▶ [Problem statement]:
Extract, unchanged, each line of the listing below from its first line through the line that contains "return line, fine", inclusive, and nothing else.

▶ [Material]:

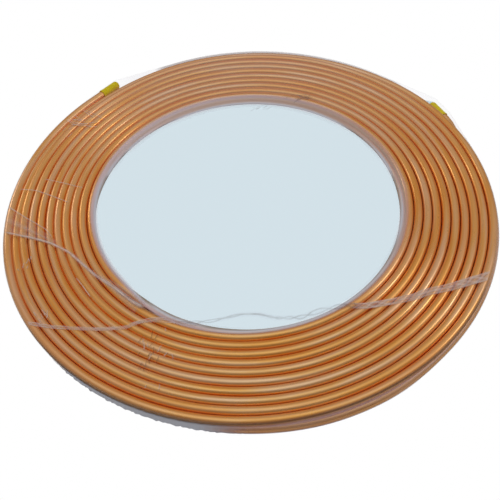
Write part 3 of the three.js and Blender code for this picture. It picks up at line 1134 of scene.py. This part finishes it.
# the chosen points joined by straight lines, cut into even steps, and smoothed by averaging neighbours
def alongLine(points):
    points = np.array(points, dtype=float) * mm
    apart = np.concatenate([[0], np.cumsum(np.linalg.norm(np.diff(points, axis=0), axis=1))])
    fine = np.linspace(0, apart[-1], max(int(apart[-1] / foldLook["step"]), 6) + 1)
    line = np.stack([np.interp(fine, apart, points[:, i]) for i in (0, 1)], axis=1)
    for _ in range(foldLook["rounding"]):
        line[1:-1] = 0.25 * line[:-2] + 0.5 * line[1:-1] + 0.25 * line[2:]
    return line, fine


# how strong a fold is over its width, by the make: a line is one bell curve, a haze is an arch with streaks,
# and lines and braids are two bell curves that swing across each other along the run
def foldShape(make, across, run):
    whole = np.ones((len(run), 1))
    if make == "line":
        return bell(across, 0, foldLook["lineWidth"])[None, :] * whole
    if make == "haze":
        even, streaks = foldLook["haze"]
        return (even + streaks * np.sin(across * 9 + 1)) * (1 - across**2) * whole
    reach, change = foldLook["swing"]
    rate, slowRate, slowestRate = foldLook["swingRates"]
    swing = np.sin(run * rate + foldLook["swingDrift"] * np.sin(run * slowRate))
    swing = (reach + change * np.sin(run * slowestRate + 1)) * swing
    strands = bell(across, swing[:, None], foldLook["strandWidth"])
    strands = strands + bell(across, -swing[:, None], foldLook["strandWidth"])
    if make == "lines":
        ground, line = foldLook["lines"]
        return np.clip(ground * (1 - across**4) + line * strands, 0, 1)
    ground, line, edge = foldLook["braid"]  # a twisted pleat between two edges
    edges = bell(np.abs(across), foldLook["edgePlace"], foldLook["edgeWidth"])
    return np.clip(ground * (1 - across**6) + line * strands + edge * edges, 0, 1)


# height of the film itself under a fold
def filmHeight(x, y):
    angles = np.arctan2(y, x)
    return boreHeight(np.hypot(x, y), angles, upperInner(np.degrees(angles) % 360))


# points and haze of one fold: a strip along its line, arched over its width, that lies on the film
def foldStrip(fold, random):
    across = np.linspace(-1, 1, foldLook["across"])
    line, run = alongLine(fold["line"])
    tangent = np.gradient(line, axis=0)
    tangent /= np.linalg.norm(tangent, axis=1)[:, None]
    part = run / run[-1]
    width = mix(fold["width"][0], fold["width"][1], part) * mm
    offset = across[None, :] * width[:, None] / 2
    x = line[:, 0, None] - tangent[:, 1, None] * offset
    y = line[:, 1, None] + tangent[:, 0, None] * offset
    ridgeShare, ridgeMost = foldLook["ridge"]
    ridge = (1 - across**2)[None, :] * np.minimum(width * ridgeShare, ridgeMost)[:, None]
    if "height" in fold:
        z = fold["height"] * mm + ridge
    else:
        rim = upperRim(np.degrees(np.arctan2(y, x)) % 360)[0] + 0.5 * filmReach  # a fold ends at the rim
        back = np.minimum(1, rim / np.hypot(x, y))
        x, y = x * back, y * back
        z = filmHeight(x, y) + foldLook["lift"] + ridge
    step = foldLook["roughStep"]
    places = np.arange(0, run[-1] / mm + 2 * step + 1, step)
    rough = np.interp(run / mm, places, random.uniform(*foldLook["roughRange"], len(places)))
    fade = foldLook["fadeEnds"]
    ends = plateau(part, (0, fade, 1 - fade, 1))
    haze = fold["strength"] * foldShape(fold["make"], across, run / mm) * (rough * ends)[:, None]
    haze[:, [0, -1]] = 0
    return np.stack([x, y, z], axis=-1), haze


# all folds in one mesh, each with its own strip of a grid
def buildFolds():
    random = np.random.default_rng(5)
    allPoints, allFaces, allHaze, allTone = [], [], [], []
    start = 0
    for fold in folds + scratchLines(random):
        strip, haze = foldStrip(fold, random)
        allPoints.append(strip.reshape(-1, 3))
        allFaces += gridFaces(*haze.shape, closed=False, start=start)
        allHaze.append(haze.ravel())
        allTone.append(np.zeros((haze.size, 3)) + tone(fold.get("tone", "fold")))
        start += haze.size
    points = np.concatenate(allPoints)
    thing = meshObject("film_folds", points, allFaces, filmLook)
    putValues(thing, "haze", "FLOAT", np.concatenate(allHaze))
    putValues(thing, "overBore", "FLOAT", np.zeros(len(points)))
    putValues(thing, "hazeTone", "FLOAT_VECTOR", np.concatenate(allTone))
    print("folds", len(allFaces), "faces")
    return thing


filmWrap = buildFilm()
buildFolds()

# the room: a white floor and background for the camera alone, and the light that the coil gets
room = {
    "floor": (0.86, 0.86, 0.86),
    "floorHalf": 6.0,
    "seen": 1.0,  # 1 is white
    "sky": [  # brightness by the height of the direction, from level to straight up
        (0.0, (0.37, 0.31, 0.27)),
        (0.35, (0.43, 0.37, 0.32)),
        (0.74, (0.46, 0.40, 0.35)),
        (0.88, (0.60, 0.61, 0.63)),
        (1.0, (0.85, 0.95, 1.0)),
    ],
    "behindFrom": (-0.05, -0.75),  # the side of the room behind the camera is darker
    "behindLight": (1.0, 0.55),
}


# a square floor that lights the coil as a pale matte one does, and that the camera sees as white
def addFloor():
    material, nodes, links = newMaterial("paleFloor")
    output = nodes.new("ShaderNodeOutputMaterial")
    matte = node(nodes, "ShaderNodeBsdfDiffuse", Color=(*room["floor"], 1))
    bright = node(nodes, "ShaderNodeEmission", Strength=room["seen"])
    byCamera = nodes.new("ShaderNodeLightPath").outputs["Is Camera Ray"]
    surface = mixShaders(nodes, links, byCamera, matte.outputs["BSDF"], bright.outputs["Emission"])
    links.new(surface, output.inputs["Surface"])
    mesh = bpy.data.meshes.new("floor")
    s = room["floorHalf"]
    mesh.from_pydata([(-s, -s, 0), (s, -s, 0), (s, s, 0), (-s, s, 0)], [], [(0, 1, 2, 3)])
    floor = bpy.data.objects.new("floor", mesh)
    mesh.materials.append(material)
    bpy.context.scene.collection.objects.link(floor)


# the world's light: the sky's ramp over the height of a direction, dimmed by a ramp over its depth
def addSky():
    world = bpy.data.worlds.new("studio")
    bpy.context.scene.world = world
    world.use_nodes = True
    nodes, links = world.node_tree.nodes, world.node_tree.links
    nodes.clear()
    output = nodes.new("ShaderNodeOutputWorld")
    direction = nodes.new("ShaderNodeSeparateXYZ")
    links.new(nodes.new("ShaderNodeTexCoord").outputs["Generated"], direction.inputs["Vector"])
    sky = ramp(nodes, links, direction.outputs["Z"], room["sky"])
    behind = mapRange(nodes, links, direction.outputs["Y"], room["behindFrom"], room["behindLight"])
    dimmed = nodes.new("ShaderNodeVectorMath")
    dimmed.operation = "SCALE"
    links.new(sky, dimmed.inputs[0])
    links.new(behind, dimmed.inputs["Scale"])
    soft = node(nodes, "ShaderNodeBackground", Strength=1.0)
    links.new(dimmed.outputs["Vector"], soft.inputs["Color"])
    seen = node(nodes, "ShaderNodeBackground", Color=(1, 1, 1, 1))
    byCamera = nodes.new("ShaderNodeLightPath").outputs["Is Camera Ray"]
    surface = mixShaders(nodes, links, byCamera, soft.outputs["Background"], seen.outputs["Background"])
    links.new(surface, output.inputs["Surface"])


addFloor()
addSky()

# azimuth and elevation of each lamp as seen from the coil, in degrees, then distance, size and power
lamps = {
    "right": (2, 40, 2.2, 0.6, 2.6),
    "window": (139, 22, 2.6, 0.6, 2.0),
}


# a round lamp on a sphere about the coil, which points at its middle
def addLamp(name, azimuth, elevation, distance, size, power):
    data = bpy.data.lights.new(name, "AREA")
    data.shape = "DISK"
    data.size = size
    data.energy = power
    lamp = bpy.data.objects.new(name, data)
    a, e = math.radians(azimuth), math.radians(elevation)
    lamp.location = Vector((math.cos(a) * math.cos(e), math.sin(a) * math.cos(e), math.sin(e))) * distance
    lamp.rotation_euler = (-lamp.location).to_track_quat("-Z", "Y").to_euler()
    bpy.context.scene.collection.objects.link(lamp)


for name, facts in lamps.items():
    addLamp(name, *facts)

view = {
    "place": (0.0, -537.8 * mm, 603.9 * mm),
    "target": (-0.8 * mm, -73.9 * mm, 15.0 * mm),
    "roll": -3.57,
    "lens": 51.41,
    "sensor": 36,
    "shift": (-0.0018, 0.0016),
    "clipStart": 0.01,
}


# a camera that looks from its place at its target, turned by its roll about that line
def addCamera():
    data = bpy.data.cameras.new("camera")
    data.lens = view["lens"]
    data.sensor_width = view["sensor"]
    data.shift_x, data.shift_y = view["shift"]
    data.clip_start = view["clipStart"]
    camera = bpy.data.objects.new("camera", data)
    forward = (Vector(view["target"]) - Vector(view["place"])).normalized()
    right = forward.cross(Vector((0, 0, 1))).normalized()
    up = right.cross(forward)
    roll = math.radians(view["roll"])
    across = math.cos(roll) * right + math.sin(roll) * up
    over = -math.sin(roll) * right + math.cos(roll) * up
    turned = Matrix((across, over, -forward)).transposed().to_4x4()
    camera.matrix_world = Matrix.Translation(view["place"]) @ turned
    bpy.context.scene.collection.objects.link(camera)
    bpy.context.scene.camera = camera


addCamera()
bpy.context.scene.view_settings.view_transform = "Standard"
print("stage set")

▶ [Task answer]:
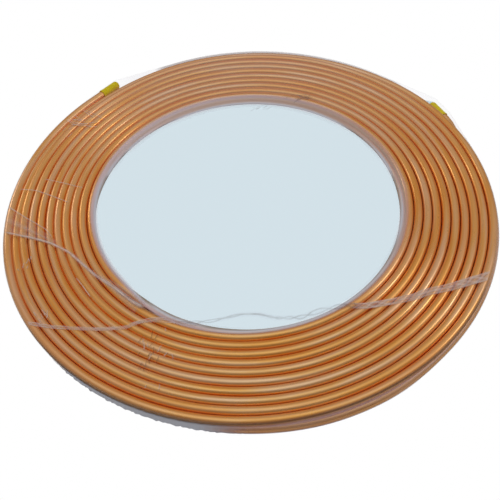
Write part 3 of the three.js and Blender code for this picture. It picks up at line 1134 of scene.py. This part finishes it.
# the chosen points joined by straight lines, cut into even steps, and smoothed by averaging neighbours
def alongLine(points):
    points = np.array(points, dtype=float) * mm
    apart = np.concatenate([[0], np.cumsum(np.linalg.norm(np.diff(points, axis=0), axis=1))])
    fine = np.linspace(0, apart[-1], max(int(apart[-1] / foldLook["step"]), 6) + 1)
    line = np.stack([np.interp(fine, apart, points[:, i]) for i in (0, 1)], axis=1)
    for _ in range(foldLook["rounding"]):
        line[1:-1] = 0.25 * line[:-2] + 0.5 * line[1:-1] + 0.25 * line[2:]
    return line, fine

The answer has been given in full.